GIVEN EXERCISE: Extract exactly those lines that lie between the start of the material and the line with "angles are degrees.", including both boundary lines and no others.

Data items:
____

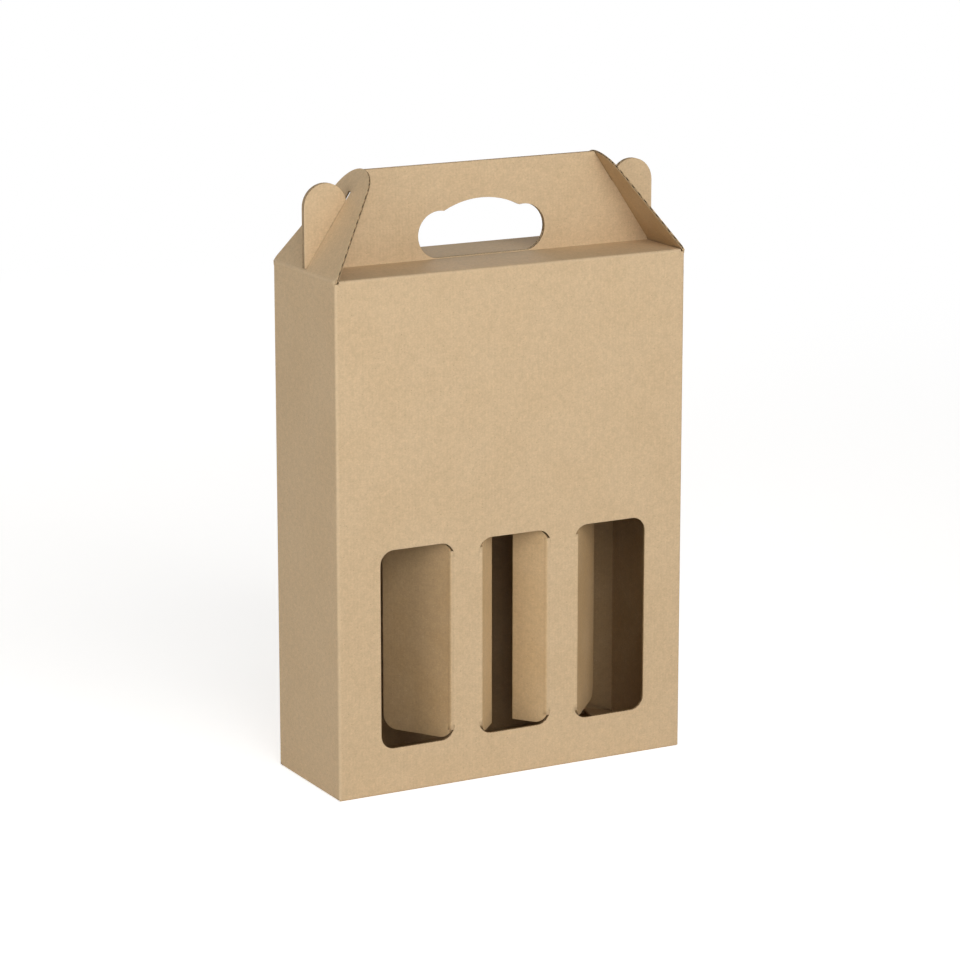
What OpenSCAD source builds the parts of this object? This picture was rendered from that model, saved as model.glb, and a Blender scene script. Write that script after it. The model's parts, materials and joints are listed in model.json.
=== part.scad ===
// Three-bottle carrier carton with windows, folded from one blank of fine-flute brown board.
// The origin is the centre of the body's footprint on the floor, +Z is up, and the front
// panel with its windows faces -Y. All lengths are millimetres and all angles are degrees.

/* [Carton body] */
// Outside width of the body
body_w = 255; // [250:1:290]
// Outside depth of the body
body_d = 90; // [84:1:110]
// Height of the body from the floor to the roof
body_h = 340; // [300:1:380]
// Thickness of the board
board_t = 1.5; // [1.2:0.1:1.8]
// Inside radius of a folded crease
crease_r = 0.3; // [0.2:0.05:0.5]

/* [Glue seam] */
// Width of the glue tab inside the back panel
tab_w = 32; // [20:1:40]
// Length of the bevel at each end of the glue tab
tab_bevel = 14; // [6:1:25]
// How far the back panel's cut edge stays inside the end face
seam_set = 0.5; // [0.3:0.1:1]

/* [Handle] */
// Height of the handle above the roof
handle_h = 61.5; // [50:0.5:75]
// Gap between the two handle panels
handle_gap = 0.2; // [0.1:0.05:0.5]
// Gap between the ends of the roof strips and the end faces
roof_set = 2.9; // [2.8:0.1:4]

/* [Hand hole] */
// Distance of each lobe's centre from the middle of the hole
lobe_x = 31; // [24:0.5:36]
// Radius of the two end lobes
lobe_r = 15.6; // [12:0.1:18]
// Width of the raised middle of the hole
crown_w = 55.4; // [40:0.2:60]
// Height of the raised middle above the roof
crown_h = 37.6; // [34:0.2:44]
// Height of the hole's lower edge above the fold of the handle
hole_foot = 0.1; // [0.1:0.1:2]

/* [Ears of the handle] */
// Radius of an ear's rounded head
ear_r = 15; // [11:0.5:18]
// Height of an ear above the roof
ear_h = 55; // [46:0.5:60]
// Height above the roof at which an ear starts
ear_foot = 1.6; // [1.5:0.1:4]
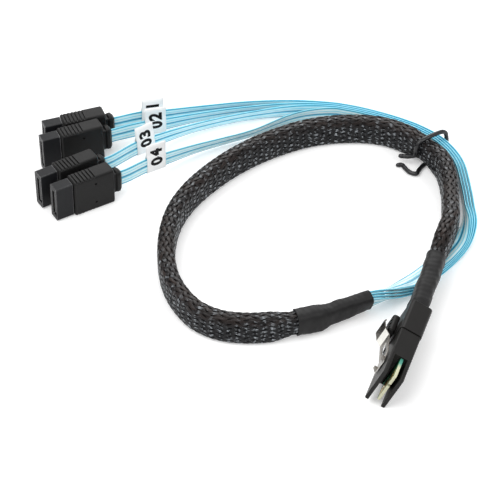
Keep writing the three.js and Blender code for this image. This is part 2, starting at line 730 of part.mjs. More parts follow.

____

TASK ANSWER:
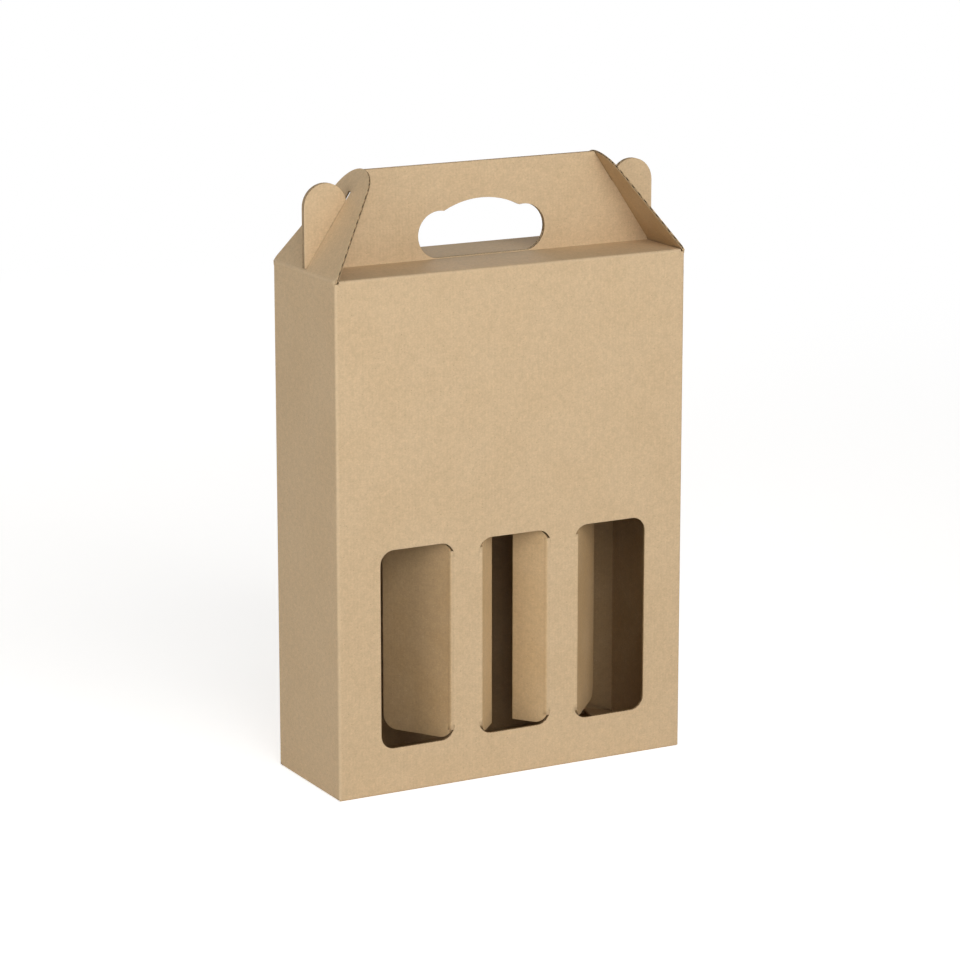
What OpenSCAD source builds the parts of this object? This picture was rendered from that model, saved as model.glb, and a Blender scene script. Write that script after it. The model's parts, materials and joints are listed in model.json.
=== part.scad ===
// Three-bottle carrier carton with windows, folded from one blank of fine-flute brown board.
// The origin is the centre of the body's footprint on the floor, +Z is up, and the front
// panel with its windows faces -Y. All lengths are millimetres and all angles are degrees.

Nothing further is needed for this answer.